Your task:
The data must be returned in full and exactly as given.

Provided material:
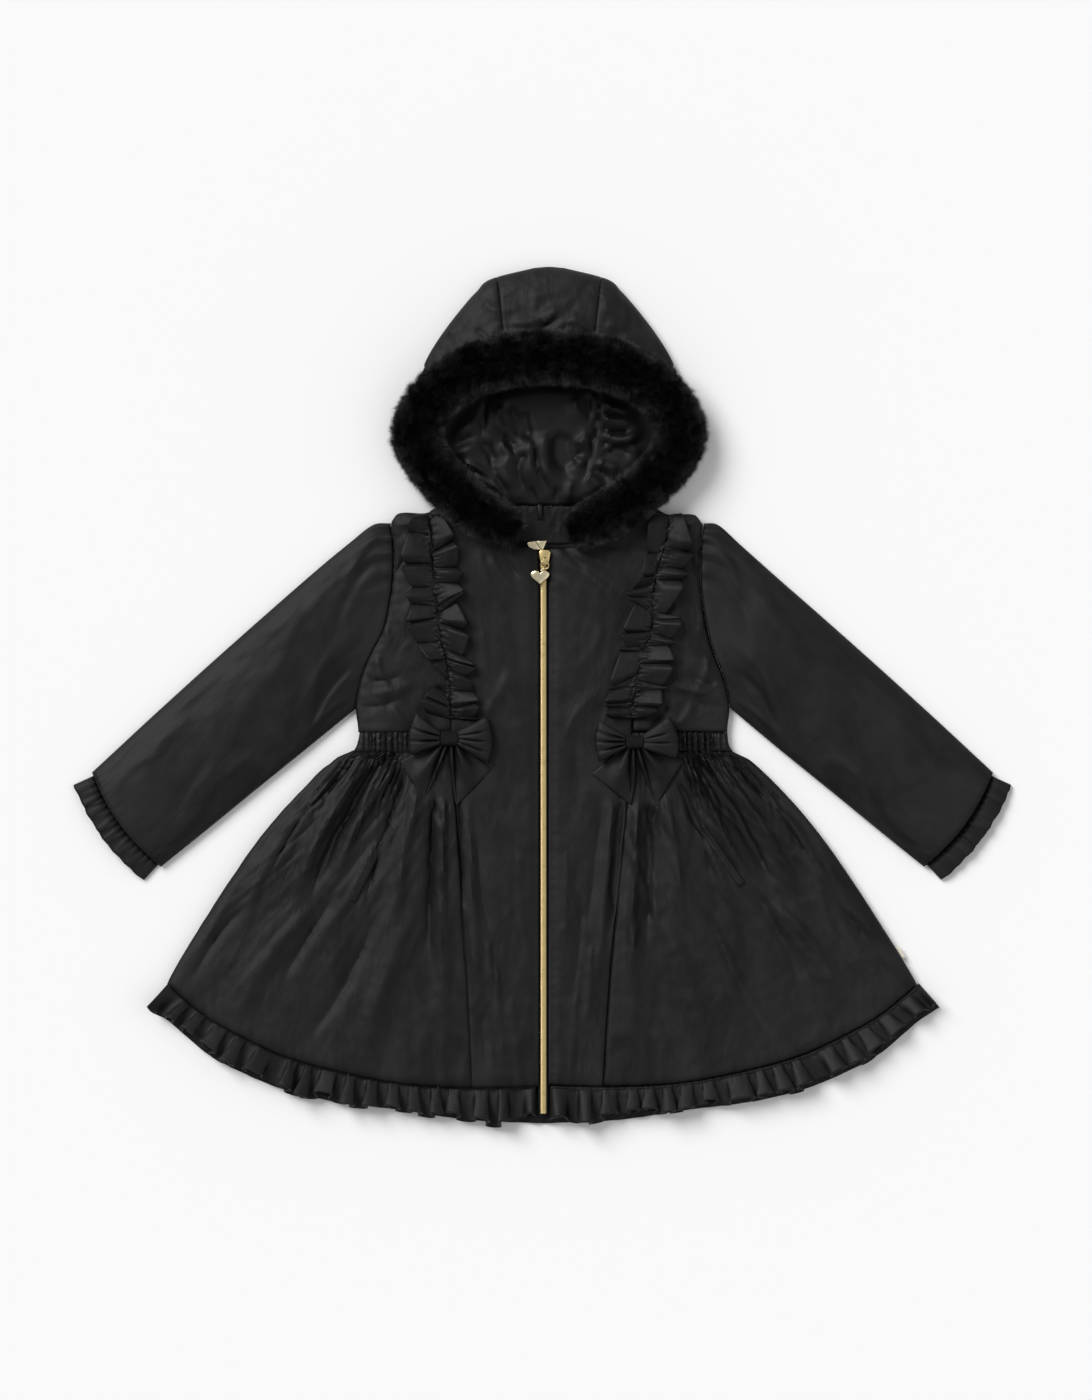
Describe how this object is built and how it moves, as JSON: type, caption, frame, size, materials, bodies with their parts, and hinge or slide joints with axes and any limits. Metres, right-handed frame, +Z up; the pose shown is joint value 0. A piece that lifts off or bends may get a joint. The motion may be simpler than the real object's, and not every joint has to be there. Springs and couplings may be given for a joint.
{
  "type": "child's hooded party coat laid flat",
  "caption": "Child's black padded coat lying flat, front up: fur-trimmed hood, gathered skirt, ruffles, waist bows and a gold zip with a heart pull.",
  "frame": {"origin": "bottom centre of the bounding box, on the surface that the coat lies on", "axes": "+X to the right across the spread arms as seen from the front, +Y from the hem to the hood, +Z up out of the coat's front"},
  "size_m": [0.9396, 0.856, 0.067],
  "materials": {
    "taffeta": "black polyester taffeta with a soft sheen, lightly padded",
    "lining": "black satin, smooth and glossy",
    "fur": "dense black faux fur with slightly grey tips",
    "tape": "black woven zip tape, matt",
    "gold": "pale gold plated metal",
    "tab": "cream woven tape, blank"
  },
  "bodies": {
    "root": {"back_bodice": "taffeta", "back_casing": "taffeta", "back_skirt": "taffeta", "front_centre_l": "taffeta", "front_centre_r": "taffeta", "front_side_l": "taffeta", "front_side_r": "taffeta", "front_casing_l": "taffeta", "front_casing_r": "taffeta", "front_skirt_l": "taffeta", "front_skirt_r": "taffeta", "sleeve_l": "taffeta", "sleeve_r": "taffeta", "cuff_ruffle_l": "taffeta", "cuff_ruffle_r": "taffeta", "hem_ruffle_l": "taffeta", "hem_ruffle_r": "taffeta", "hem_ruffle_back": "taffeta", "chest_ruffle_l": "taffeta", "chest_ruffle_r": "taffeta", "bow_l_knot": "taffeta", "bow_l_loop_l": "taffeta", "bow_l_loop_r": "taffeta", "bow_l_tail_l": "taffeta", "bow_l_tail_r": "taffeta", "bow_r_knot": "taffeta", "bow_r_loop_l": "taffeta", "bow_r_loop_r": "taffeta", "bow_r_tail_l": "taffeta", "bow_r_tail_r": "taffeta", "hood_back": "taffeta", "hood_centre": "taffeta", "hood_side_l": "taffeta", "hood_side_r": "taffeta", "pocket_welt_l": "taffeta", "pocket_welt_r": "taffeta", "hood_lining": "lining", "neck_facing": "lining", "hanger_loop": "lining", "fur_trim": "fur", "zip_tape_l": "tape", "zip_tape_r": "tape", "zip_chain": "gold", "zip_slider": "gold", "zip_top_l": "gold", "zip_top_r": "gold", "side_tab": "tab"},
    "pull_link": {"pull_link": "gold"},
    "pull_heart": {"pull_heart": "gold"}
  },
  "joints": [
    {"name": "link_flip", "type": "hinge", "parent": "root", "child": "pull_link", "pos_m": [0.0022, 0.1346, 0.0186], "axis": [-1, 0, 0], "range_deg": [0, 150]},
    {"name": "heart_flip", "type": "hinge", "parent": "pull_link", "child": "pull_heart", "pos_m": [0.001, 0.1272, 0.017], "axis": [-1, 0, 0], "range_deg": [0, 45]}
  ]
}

Output of the task:
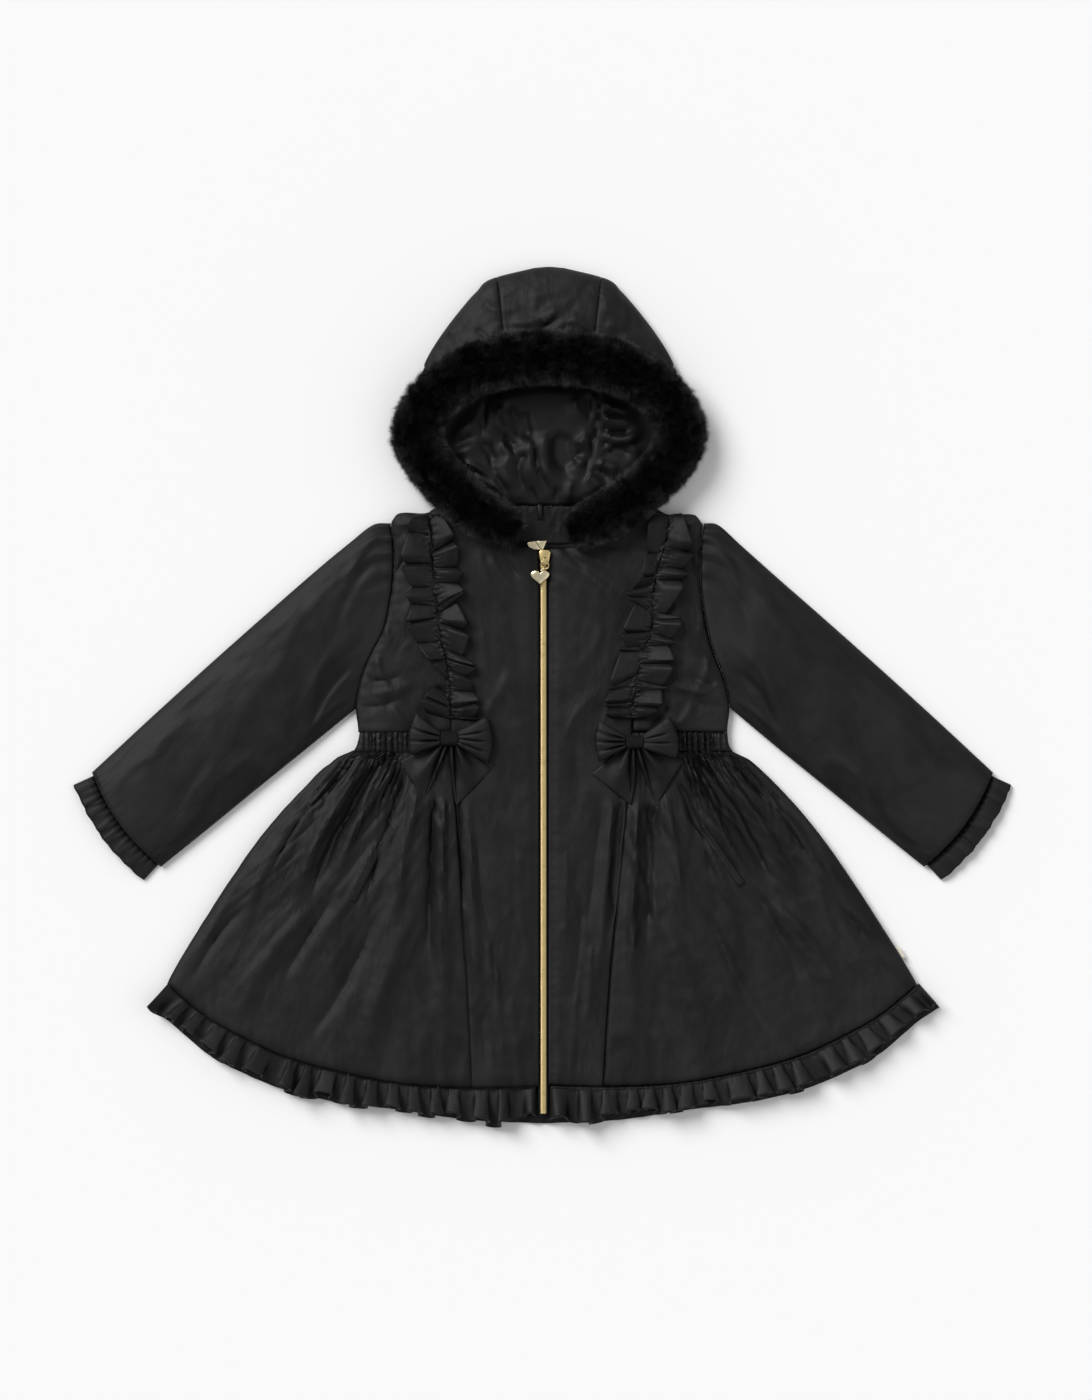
Describe how this object is built and how it moves, as JSON: type, caption, frame, size, materials, bodies with their parts, and hinge or slide joints with axes and any limits. Metres, right-handed frame, +Z up; the pose shown is joint value 0. A piece that lifts off or bends may get a joint. The motion may be simpler than the real object's, and not every joint has to be there. Springs and couplings may be given for a joint.
{
  "type": "child's hooded party coat laid flat",
  "caption": "Child's black padded coat lying flat, front up: fur-trimmed hood, gathered skirt, ruffles, waist bows and a gold zip with a heart pull.",
  "frame": {"origin": "bottom centre of the bounding box, on the surface that the coat lies on", "axes": "+X to the right across the spread arms as seen from the front, +Y from the hem to the hood, +Z up out of the coat's front"},
  "size_m": [0.9396, 0.856, 0.067],
  "materials": {
    "taffeta": "black polyester taffeta with a soft sheen, lightly padded",
    "lining": "black satin, smooth and glossy",
    "fur": "dense black faux fur with slightly grey tips",
    "tape": "black woven zip tape, matt",
    "gold": "pale gold plated metal",
    "tab": "cream woven tape, blank"
  },
  "bodies": {
    "root": {"back_bodice": "taffeta", "back_casing": "taffeta", "back_skirt": "taffeta", "front_centre_l": "taffeta", "front_centre_r": "taffeta", "front_side_l": "taffeta", "front_side_r": "taffeta", "front_casing_l": "taffeta", "front_casing_r": "taffeta", "front_skirt_l": "taffeta", "front_skirt_r": "taffeta", "sleeve_l": "taffeta", "sleeve_r": "taffeta", "cuff_ruffle_l": "taffeta", "cuff_ruffle_r": "taffeta", "hem_ruffle_l": "taffeta", "hem_ruffle_r": "taffeta", "hem_ruffle_back": "taffeta", "chest_ruffle_l": "taffeta", "chest_ruffle_r": "taffeta", "bow_l_knot": "taffeta", "bow_l_loop_l": "taffeta", "bow_l_loop_r": "taffeta", "bow_l_tail_l": "taffeta", "bow_l_tail_r": "taffeta", "bow_r_knot": "taffeta", "bow_r_loop_l": "taffeta", "bow_r_loop_r": "taffeta", "bow_r_tail_l": "taffeta", "bow_r_tail_r": "taffeta", "hood_back": "taffeta", "hood_centre": "taffeta", "hood_side_l": "taffeta", "hood_side_r": "taffeta", "pocket_welt_l": "taffeta", "pocket_welt_r": "taffeta", "hood_lining": "lining", "neck_facing": "lining", "hanger_loop": "lining", "fur_trim": "fur", "zip_tape_l": "tape", "zip_tape_r": "tape", "zip_chain": "gold", "zip_slider": "gold", "zip_top_l": "gold", "zip_top_r": "gold", "side_tab": "tab"},
    "pull_link": {"pull_link": "gold"},
    "pull_heart": {"pull_heart": "gold"}
  },
  "joints": [
    {"name": "link_flip", "type": "hinge", "parent": "root", "child": "pull_link", "pos_m": [0.0022, 0.1346, 0.0186], "axis": [-1, 0, 0], "range_deg": [0, 150]},
    {"name": "heart_flip", "type": "hinge", "parent": "pull_link", "child": "pull_heart", "pos_m": [0.001, 0.1272, 0.017], "axis": [-1, 0, 0], "range_deg": [0, 45]}
  ]
}